Jesus Calling the Fishermen, Harry Anderson (1906-1996)
I know, this sounds like pretty basic stuff for someone who is in seminary to become a priest to be thinking about, but it was seriously a kind of revelatory moment. Nichole Nordeman sings about sorting through the "debates" and "doctrines" about Jesus, asking him to "be real to me now -- that's all I'm asking." This moment was the answer to that prayer… but in a different kind of way than I'd always thought about that song. I'd always thought the "realness" that she was searching for in that song was in a personal experience of "knowing Jesus in her heart," of that kind of "finding Jesus" or "meeting Jesus" moment that evangelical Christians speak about as crucial to their conversion experience.
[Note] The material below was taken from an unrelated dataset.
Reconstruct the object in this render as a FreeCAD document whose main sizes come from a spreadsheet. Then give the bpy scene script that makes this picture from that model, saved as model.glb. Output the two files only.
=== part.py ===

And it was with such a thing in mind that I'd often sung along with that song. "Be real to me" -- let me have an authentic experience of your (otherworldly) presence. But as I swam and floated in the Sea of Galilee, I realized that Jesus was becoming "real to me" in an entirely different way -- in his earthly, human presence, as a REAL human being who actually lived here, in this very area. It was an insight that somehow I'd missed until now, and it took swimming in the Sea of Galilee with a bunch of partying Israelis to figure it out.